T.V.: Can Ukrainian scientists or the Ukrainian state, scientific institutions do something to help this process of decolonization?

American universities have great freedom of teaching and freedom of thought. Even the very idea that someone can say – here you are teaching Russian history, show me how you teach it, I will show you how it should be – it will not be accepted here at all

O.Sh.: In American Western universities, there is great freedom of teaching, freedom of thought. Even the very idea that someone can say – here you are teaching Russian history, show me how you teach it, I will show you how it should be – it will absolutely not be accepted here, even from colleagues, not to mention from a foreign state.

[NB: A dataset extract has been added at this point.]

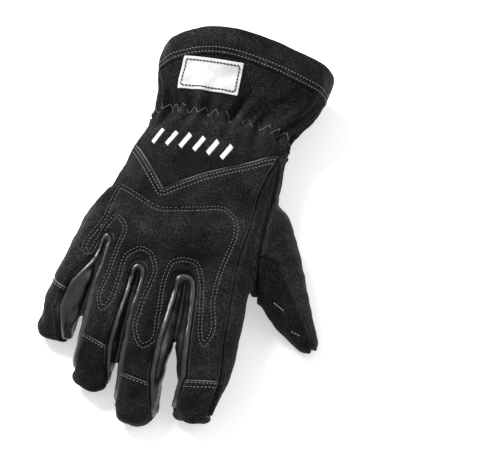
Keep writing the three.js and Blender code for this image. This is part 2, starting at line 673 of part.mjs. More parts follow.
function addPiece(name, solid, material) {
  const mesh = mainBody(solid).getMesh();
  const geometry = new THREE.BufferGeometry();
  const positions = new Float32Array(mesh.numVert * 3);
  for (let i = 0; i < mesh.numVert; i += 1) {
    const point = new THREE.Vector3().fromArray(mesh.vertProperties, i * mesh.numProp);
    rested(curled(point)).toArray(positions, i * 3);
  }
  geometry.setAttribute("position", new THREE.BufferAttribute(positions, 3));
  geometry.setIndex(new THREE.BufferAttribute(new Uint32Array(mesh.triVerts), 1));
  geometry.computeVertexNormals();
  const piece = new THREE.Mesh(geometry, material);
  piece.name = name;
  glove.add(piece);
}

// The cuff and wrist
addPiece("cuff_band", shell.intersect(fullHeight(beyond(rimLine(BAND_WIDTH), FAR))), materials.suede);
addPiece(
  "wrist_back",
  wristShell.intersect(aboveSeam).intersect(fullHeight(beyond(yokeEdge, FAR))),
  materials.suede,
);
addPiece(
  "wrist_palm",
  wristShell.intersect(belowSeam).intersect(fullHeight(beyond(heelEdge, FAR))),
  materials.suede,
);
addPiece(
  "label",
  layerOver(LABEL_THICKNESS).intersect(prism(labelOutline, SIDE_SEAM_HEIGHT, HIGH)),
  materials.label,
);

// The hand's panels and their patches
addPiece("hand_back", handPanels.intersect(aboveSeam).subtract(tipRegion("cap", SEAM_GAP)), materials.suede);
addPiece(
  "hand_palm",
  handPanels.intersect(belowSeam).subtract(tipRegion("pad", SEAM_GAP)),
  materials.suede,
);
addPiece("palm_patch", patchLayer.intersect(patchRegion), materials.suede);
addPiece("heel_patch", patchLayer.intersect(prism(heelPatchOutline, LOW, HEEL_PATCH_TOP)), materials.suede);

// The fingers
for (const finger of FINGERS) {
  const cap = fullHeight(tipOutline(finger, finger.cap));
  const pad = fullHeight(tipOutline(finger, finger.pad));
  addPiece(`fingertip_cap_${finger.name}`, handPanels.intersect(aboveSeam).intersect(cap), materials.suede);
  addPiece(`finger_pad_${finger.name}`, handPanels.intersect(belowSeam).intersect(pad), materials.suede);
}
for (const fork of forks) addPiece(fork.name, shell.intersect(fork.region()), materials.grain);
addPiece("index_side_strip", handShell.intersect(sideStripRegion()), materials.suede);

// The thumb
addPiece(
  "thumb_outer",
  handShell.intersect(thumbOuterRegion()).subtract(sideStripRegion(SEAM_GAP)),
  materials.suede,
);
addPiece(
  "thumb_inner",
  handShell.intersect(thumbInnerRegion())
    .subtract(thumbOuterRegion(SEAM_GAP))
    .subtract(sideStripRegion(SEAM_GAP)),
  materials.suede,
);

// The origin lies on the surface under the middle of the glove.
const middle = new THREE.Box3().setFromObject(glove).getCenter(new THREE.Vector3());
glove.position.set(-middle.x, -middle.y, 0);

export default glove;
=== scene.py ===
# A firefighter's suede glove for the right hand, lying palm down on a pale floor.
#
# The glove is drawn once as a smooth form with straight fingers, in millimetres. Its surface is cut
# into the sewn panels, each panel gets its relief and its leather wall, and then the fingers are
# curled down to the floor. Stitches are made along the seams by Geometry Nodes.

import math

import bpy
import numpy as np
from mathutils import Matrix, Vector
from mathutils.bvhtree import BVHTree


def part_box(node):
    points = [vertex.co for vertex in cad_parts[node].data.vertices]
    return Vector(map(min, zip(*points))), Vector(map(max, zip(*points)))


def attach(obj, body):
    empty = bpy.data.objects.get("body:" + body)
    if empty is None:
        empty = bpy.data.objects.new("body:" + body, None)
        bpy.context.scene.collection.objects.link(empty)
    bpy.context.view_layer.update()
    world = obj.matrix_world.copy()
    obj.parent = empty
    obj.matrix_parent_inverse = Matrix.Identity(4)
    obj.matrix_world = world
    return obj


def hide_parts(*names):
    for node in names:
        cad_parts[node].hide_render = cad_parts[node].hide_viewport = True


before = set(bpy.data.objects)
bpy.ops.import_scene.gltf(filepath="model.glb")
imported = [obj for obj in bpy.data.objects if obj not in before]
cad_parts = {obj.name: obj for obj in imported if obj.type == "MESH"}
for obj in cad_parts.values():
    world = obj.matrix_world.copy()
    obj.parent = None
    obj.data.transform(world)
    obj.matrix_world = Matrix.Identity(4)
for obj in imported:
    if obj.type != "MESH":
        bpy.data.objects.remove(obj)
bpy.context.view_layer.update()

MM = 0.001  # the drawing is in millimetres, and the scene in metres


def columns(names, rows):
    """A table with named columns, from its rows."""
    return {name: np.array(column, float) for name, column in zip(names.split(), zip(*rows))}


# Driving sizes
CUFF_LENGTH = 102.0
PALM_LENGTH = 68.0
PALM_WIDTH = 127.0
WRIST_WIDTH = 94.0
RIM_WIDTH = 119.0
PALM_HEIGHT = 53.0
WRIST_HEIGHT = 47.0
RIM_HEIGHT = 62.0
RIM_CROWN = 9.5
RIM_MEAN = 0.32
RIM_LEAN = 4.5
RIM_SKEW = 8.5
BAND_WIDTH = 20.0
SIDE_SEAM_HEIGHT = 31.0
FINGER_HEIGHT = 33.0
FINGER_THICKNESS = 29.0
THUMB_LENGTH = 117.0
THUMB_WIDTH = 52.0
THUMB_THICKNESS = 40.0
THUMB_LEAN = math.radians(38.4)
CUFF_HEIGHT_FROM = 0.46
KNUCKLE_STEP = (-0.17, -0.42, 0.25)
SQUARENESS = 2.35
CURL_POWER = 1.2
REST_ALONG = 0.9
REST_THICK = 0.77
REST_PRESS = 0.6
WEB_BLEND = 5.0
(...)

But, let’s suppose, if the Ukrainian state had money for some scholarships to go to Ukraine to study. There were many programs before the war, for which students went to Russia, where they studied the language, some subjects, where the teaching was obviously with some emphasis. It is not even necessary to draw some political line with them, but simply that you are in this community, you see the processes that take place there, the discussions that take place even in Ukrainian families, it would be very useful. Slavic studies organizations can also allocate more money to such students.

There are not so many Ukrainian studies teaching centers – there are in Harvard, there are in Canada, perhaps more of them could be founded. But the idea of ​​how history will be taught, in principle, it seems to me, should be an internal process in the academic environment itself.